Reproduce the material in full, exactly as written.

==*==

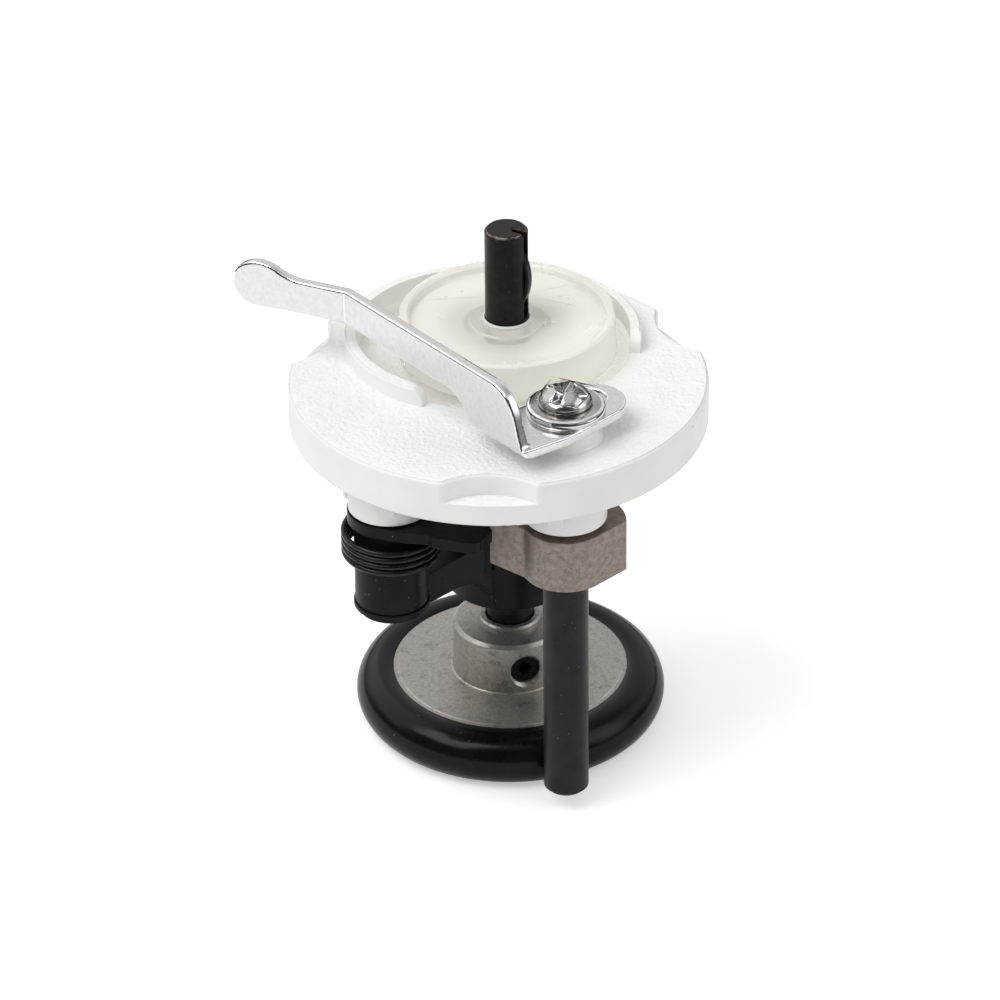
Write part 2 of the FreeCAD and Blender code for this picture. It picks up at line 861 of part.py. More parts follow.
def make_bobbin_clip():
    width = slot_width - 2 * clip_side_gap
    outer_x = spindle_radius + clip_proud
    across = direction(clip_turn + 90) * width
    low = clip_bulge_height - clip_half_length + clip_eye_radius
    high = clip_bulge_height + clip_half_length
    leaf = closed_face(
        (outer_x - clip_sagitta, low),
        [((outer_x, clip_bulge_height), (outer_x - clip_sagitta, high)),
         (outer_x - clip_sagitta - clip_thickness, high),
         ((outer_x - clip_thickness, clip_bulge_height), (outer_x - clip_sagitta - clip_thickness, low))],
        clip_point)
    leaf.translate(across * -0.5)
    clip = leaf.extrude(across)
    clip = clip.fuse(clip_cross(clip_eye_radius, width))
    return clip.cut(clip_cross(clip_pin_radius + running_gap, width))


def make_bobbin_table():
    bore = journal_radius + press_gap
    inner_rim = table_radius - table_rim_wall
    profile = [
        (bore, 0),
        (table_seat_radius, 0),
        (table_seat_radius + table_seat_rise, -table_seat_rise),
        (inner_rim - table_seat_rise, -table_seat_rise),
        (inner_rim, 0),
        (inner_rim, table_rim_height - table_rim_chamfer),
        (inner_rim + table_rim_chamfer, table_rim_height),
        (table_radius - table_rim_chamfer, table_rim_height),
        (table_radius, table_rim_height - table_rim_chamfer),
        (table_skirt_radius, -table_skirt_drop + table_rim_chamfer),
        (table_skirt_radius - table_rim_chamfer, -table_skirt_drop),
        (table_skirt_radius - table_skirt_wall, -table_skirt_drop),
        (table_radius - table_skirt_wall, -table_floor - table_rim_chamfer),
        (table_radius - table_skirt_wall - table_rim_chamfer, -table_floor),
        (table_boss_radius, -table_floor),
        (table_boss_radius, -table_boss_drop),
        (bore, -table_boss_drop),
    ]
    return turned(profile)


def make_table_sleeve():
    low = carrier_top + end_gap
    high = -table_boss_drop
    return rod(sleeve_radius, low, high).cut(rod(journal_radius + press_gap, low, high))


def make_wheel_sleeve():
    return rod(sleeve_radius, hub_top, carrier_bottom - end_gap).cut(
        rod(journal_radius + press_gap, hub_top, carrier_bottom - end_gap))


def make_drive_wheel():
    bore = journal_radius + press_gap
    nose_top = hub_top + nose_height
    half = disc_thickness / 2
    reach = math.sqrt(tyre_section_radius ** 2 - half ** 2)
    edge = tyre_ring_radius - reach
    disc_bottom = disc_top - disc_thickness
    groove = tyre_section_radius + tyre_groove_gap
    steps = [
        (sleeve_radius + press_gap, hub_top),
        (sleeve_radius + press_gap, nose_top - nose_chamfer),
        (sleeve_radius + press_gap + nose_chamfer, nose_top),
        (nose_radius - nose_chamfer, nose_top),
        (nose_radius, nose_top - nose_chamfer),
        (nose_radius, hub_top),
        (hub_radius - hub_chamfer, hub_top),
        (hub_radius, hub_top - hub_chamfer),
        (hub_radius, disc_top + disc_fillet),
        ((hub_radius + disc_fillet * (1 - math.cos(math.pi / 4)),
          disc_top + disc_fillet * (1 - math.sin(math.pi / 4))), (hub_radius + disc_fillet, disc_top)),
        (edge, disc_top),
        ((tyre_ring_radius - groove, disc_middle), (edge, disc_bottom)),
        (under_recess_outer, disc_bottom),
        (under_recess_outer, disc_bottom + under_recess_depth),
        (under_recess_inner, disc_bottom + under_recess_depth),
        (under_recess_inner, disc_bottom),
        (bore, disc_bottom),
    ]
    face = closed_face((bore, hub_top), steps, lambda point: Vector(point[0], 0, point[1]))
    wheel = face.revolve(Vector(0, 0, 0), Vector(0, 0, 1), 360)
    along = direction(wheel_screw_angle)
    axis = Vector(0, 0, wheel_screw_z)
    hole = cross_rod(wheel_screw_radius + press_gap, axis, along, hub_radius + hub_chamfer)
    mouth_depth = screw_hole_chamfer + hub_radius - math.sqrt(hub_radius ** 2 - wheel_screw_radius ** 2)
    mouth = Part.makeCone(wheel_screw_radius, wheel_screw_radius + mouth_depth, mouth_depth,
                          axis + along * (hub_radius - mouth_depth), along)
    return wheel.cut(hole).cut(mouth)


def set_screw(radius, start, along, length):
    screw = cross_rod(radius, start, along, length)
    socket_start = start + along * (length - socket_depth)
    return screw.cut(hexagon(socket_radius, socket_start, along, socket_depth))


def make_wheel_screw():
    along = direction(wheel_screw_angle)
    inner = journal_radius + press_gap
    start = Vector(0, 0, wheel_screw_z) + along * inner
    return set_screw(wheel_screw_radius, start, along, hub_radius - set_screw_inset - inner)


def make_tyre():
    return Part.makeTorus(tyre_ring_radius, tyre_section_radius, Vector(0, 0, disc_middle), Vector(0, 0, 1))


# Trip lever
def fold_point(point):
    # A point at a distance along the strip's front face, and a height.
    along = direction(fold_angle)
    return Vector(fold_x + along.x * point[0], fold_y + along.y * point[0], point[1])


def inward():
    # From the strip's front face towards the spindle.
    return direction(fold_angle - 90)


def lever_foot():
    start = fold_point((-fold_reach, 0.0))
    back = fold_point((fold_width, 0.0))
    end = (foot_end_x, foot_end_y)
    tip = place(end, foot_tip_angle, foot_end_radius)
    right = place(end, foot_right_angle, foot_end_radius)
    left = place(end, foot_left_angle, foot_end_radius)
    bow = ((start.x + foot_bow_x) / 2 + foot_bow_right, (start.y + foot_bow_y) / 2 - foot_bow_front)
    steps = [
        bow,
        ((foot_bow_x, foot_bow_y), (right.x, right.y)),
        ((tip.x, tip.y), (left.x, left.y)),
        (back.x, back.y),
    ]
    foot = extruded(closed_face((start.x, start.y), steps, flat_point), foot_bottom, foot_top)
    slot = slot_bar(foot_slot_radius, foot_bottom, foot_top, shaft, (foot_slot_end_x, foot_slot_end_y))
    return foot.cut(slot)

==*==

The completed task
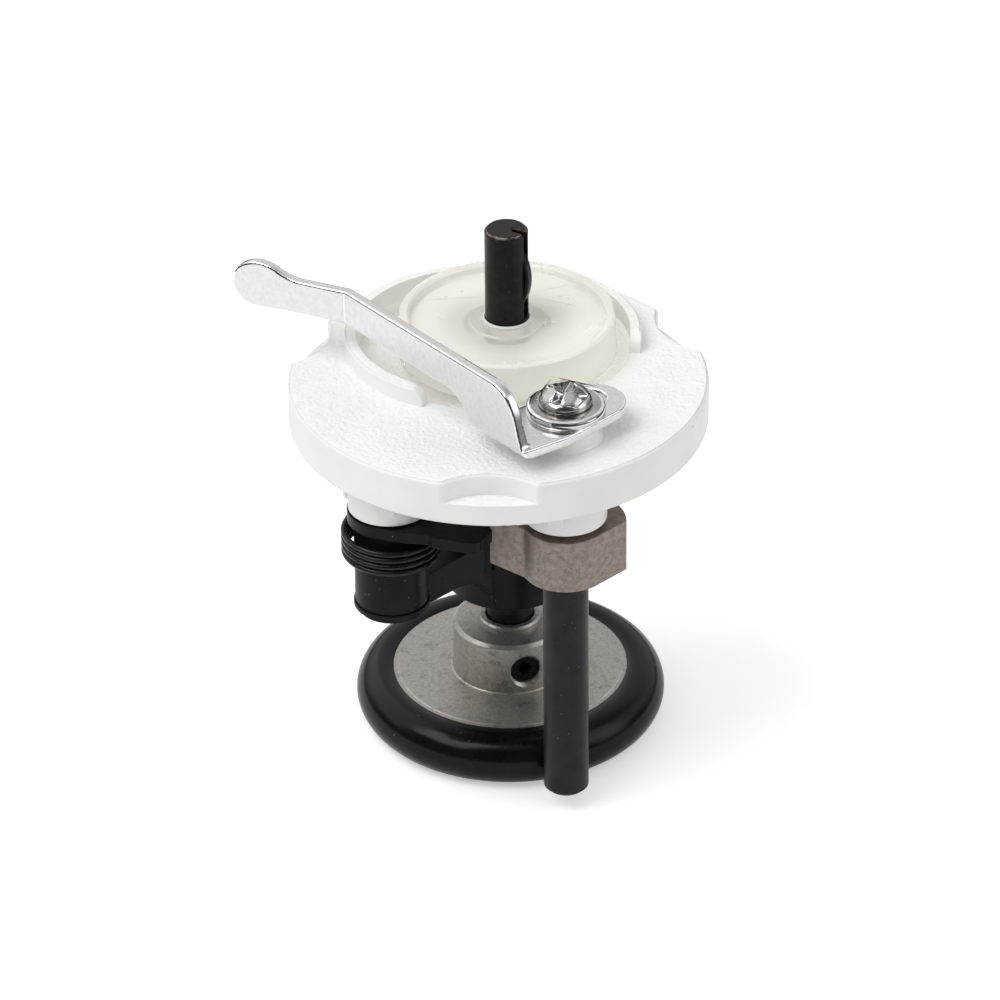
Write part 2 of the FreeCAD and Blender code for this picture. It picks up at line 861 of part.py. More parts follow.
def make_bobbin_clip():
    width = slot_width - 2 * clip_side_gap
    outer_x = spindle_radius + clip_proud
    across = direction(clip_turn + 90) * width
    low = clip_bulge_height - clip_half_length + clip_eye_radius
    high = clip_bulge_height + clip_half_length
    leaf = closed_face(
        (outer_x - clip_sagitta, low),
        [((outer_x, clip_bulge_height), (outer_x - clip_sagitta, high)),
         (outer_x - clip_sagitta - clip_thickness, high),
         ((outer_x - clip_thickness, clip_bulge_height), (outer_x - clip_sagitta - clip_thickness, low))],
        clip_point)
    leaf.translate(across * -0.5)
    clip = leaf.extrude(across)
    clip = clip.fuse(clip_cross(clip_eye_radius, width))
    return clip.cut(clip_cross(clip_pin_radius + running_gap, width))


def make_bobbin_table():
    bore = journal_radius + press_gap
    inner_rim = table_radius - table_rim_wall
    profile = [
        (bore, 0),
        (table_seat_radius, 0),
        (table_seat_radius + table_seat_rise, -table_seat_rise),
        (inner_rim - table_seat_rise, -table_seat_rise),
        (inner_rim, 0),
        (inner_rim, table_rim_height - table_rim_chamfer),
        (inner_rim + table_rim_chamfer, table_rim_height),
        (table_radius - table_rim_chamfer, table_rim_height),
        (table_radius, table_rim_height - table_rim_chamfer),
        (table_skirt_radius, -table_skirt_drop + table_rim_chamfer),
        (table_skirt_radius - table_rim_chamfer, -table_skirt_drop),
        (table_skirt_radius - table_skirt_wall, -table_skirt_drop),
        (table_radius - table_skirt_wall, -table_floor - table_rim_chamfer),
        (table_radius - table_skirt_wall - table_rim_chamfer, -table_floor),
        (table_boss_radius, -table_floor),
        (table_boss_radius, -table_boss_drop),
        (bore, -table_boss_drop),
    ]
    return turned(profile)


def make_table_sleeve():
    low = carrier_top + end_gap
    high = -table_boss_drop
    return rod(sleeve_radius, low, high).cut(rod(journal_radius + press_gap, low, high))


def make_wheel_sleeve():
    return rod(sleeve_radius, hub_top, carrier_bottom - end_gap).cut(
        rod(journal_radius + press_gap, hub_top, carrier_bottom - end_gap))


def make_drive_wheel():
    bore = journal_radius + press_gap
    nose_top = hub_top + nose_height
    half = disc_thickness / 2
    reach = math.sqrt(tyre_section_radius ** 2 - half ** 2)
    edge = tyre_ring_radius - reach
    disc_bottom = disc_top - disc_thickness
    groove = tyre_section_radius + tyre_groove_gap
    steps = [
        (sleeve_radius + press_gap, hub_top),
        (sleeve_radius + press_gap, nose_top - nose_chamfer),
        (sleeve_radius + press_gap + nose_chamfer, nose_top),
        (nose_radius - nose_chamfer, nose_top),
        (nose_radius, nose_top - nose_chamfer),
        (nose_radius, hub_top),
        (hub_radius - hub_chamfer, hub_top),
        (hub_radius, hub_top - hub_chamfer),
        (hub_radius, disc_top + disc_fillet),
        ((hub_radius + disc_fillet * (1 - math.cos(math.pi / 4)),
          disc_top + disc_fillet * (1 - math.sin(math.pi / 4))), (hub_radius + disc_fillet, disc_top)),
        (edge, disc_top),
        ((tyre_ring_radius - groove, disc_middle), (edge, disc_bottom)),
        (under_recess_outer, disc_bottom),
        (under_recess_outer, disc_bottom + under_recess_depth),
        (under_recess_inner, disc_bottom + under_recess_depth),
        (under_recess_inner, disc_bottom),
        (bore, disc_bottom),
    ]
    face = closed_face((bore, hub_top), steps, lambda point: Vector(point[0], 0, point[1]))
    wheel = face.revolve(Vector(0, 0, 0), Vector(0, 0, 1), 360)
    along = direction(wheel_screw_angle)
    axis = Vector(0, 0, wheel_screw_z)
    hole = cross_rod(wheel_screw_radius + press_gap, axis, along, hub_radius + hub_chamfer)
    mouth_depth = screw_hole_chamfer + hub_radius - math.sqrt(hub_radius ** 2 - wheel_screw_radius ** 2)
    mouth = Part.makeCone(wheel_screw_radius, wheel_screw_radius + mouth_depth, mouth_depth,
                          axis + along * (hub_radius - mouth_depth), along)
    return wheel.cut(hole).cut(mouth)


def set_screw(radius, start, along, length):
    screw = cross_rod(radius, start, along, length)
    socket_start = start + along * (length - socket_depth)
    return screw.cut(hexagon(socket_radius, socket_start, along, socket_depth))


def make_wheel_screw():
    along = direction(wheel_screw_angle)
    inner = journal_radius + press_gap
    start = Vector(0, 0, wheel_screw_z) + along * inner
    return set_screw(wheel_screw_radius, start, along, hub_radius - set_screw_inset - inner)


def make_tyre():
    return Part.makeTorus(tyre_ring_radius, tyre_section_radius, Vector(0, 0, disc_middle), Vector(0, 0, 1))


# Trip lever
def fold_point(point):
    # A point at a distance along the strip's front face, and a height.
    along = direction(fold_angle)
    return Vector(fold_x + along.x * point[0], fold_y + along.y * point[0], point[1])


def inward():
    # From the strip's front face towards the spindle.
    return direction(fold_angle - 90)


def lever_foot():
    start = fold_point((-fold_reach, 0.0))
    back = fold_point((fold_width, 0.0))
    end = (foot_end_x, foot_end_y)
    tip = place(end, foot_tip_angle, foot_end_radius)
    right = place(end, foot_right_angle, foot_end_radius)
    left = place(end, foot_left_angle, foot_end_radius)
    bow = ((start.x + foot_bow_x) / 2 + foot_bow_right, (start.y + foot_bow_y) / 2 - foot_bow_front)
    steps = [
        bow,
        ((foot_bow_x, foot_bow_y), (right.x, right.y)),
        ((tip.x, tip.y), (left.x, left.y)),
        (back.x, back.y),
    ]
    foot = extruded(closed_face((start.x, start.y), steps, flat_point), foot_bottom, foot_top)
    slot = slot_bar(foot_slot_radius, foot_bottom, foot_top, shaft, (foot_slot_end_x, foot_slot_end_y))
    return foot.cut(slot)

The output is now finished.